Heureusement que les acteurs sont talentueux. Leur jeu était excellent. Evidemment, rien à voir avec le film. Je ne m’attendais pas à voir une actrice à la hauteur de Meryl Streep  non plus ! Petite note pour l’actrice qui joue Tania, la millionnaire nymphomane, qui surpassait tous les autres rien que par sa présence. Coté voix,  les chanteurs-acteurs étaient comparables à des spéléologues sur scène : ils descendaient toujours  à un niveau plus bas. A chaque fois qu’ils montaient dans les aigus, on avait l’impression d’entendre les gémissements mal doublés d’un film de Clara Morgan. Le décor était inexistant - deux murs blancs pour évoquer un paysage vaguement grec.

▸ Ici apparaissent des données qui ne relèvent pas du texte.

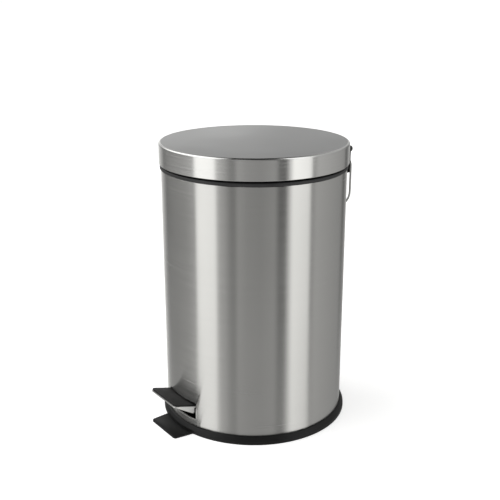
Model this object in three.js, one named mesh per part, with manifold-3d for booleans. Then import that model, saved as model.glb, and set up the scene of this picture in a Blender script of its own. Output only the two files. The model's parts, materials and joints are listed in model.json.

Coté costumes, j’avais l’impression qu’ils ont voulu concurrencer le mauvais goût de leur public, sauf pour Super Trooper et ceux de la scène finale, où satins, ailes d’Isis, strass, pattes d’éléphants, collants brillants et talons compensés argentés et dorés fusaient de partout. En chorégraphie, j’ai déjà vu mieux. Une bande de masses de muscles habillé en combinaisons de plongée violettes qui font des grands écarts en sautant ? Rien d’extraordinaire. C’est normal de pouvoir le faire à 25 ans. Lorsqu’on le fait à 50 ans, comme Madonna, là on peut parler de magnificence et d’exploit. La scène finale, avec les costumes et les jeux de lumières, était assez réussie. Bref, le seul moment que j’ai apprécié, c’est lorsque cela s’est terminé.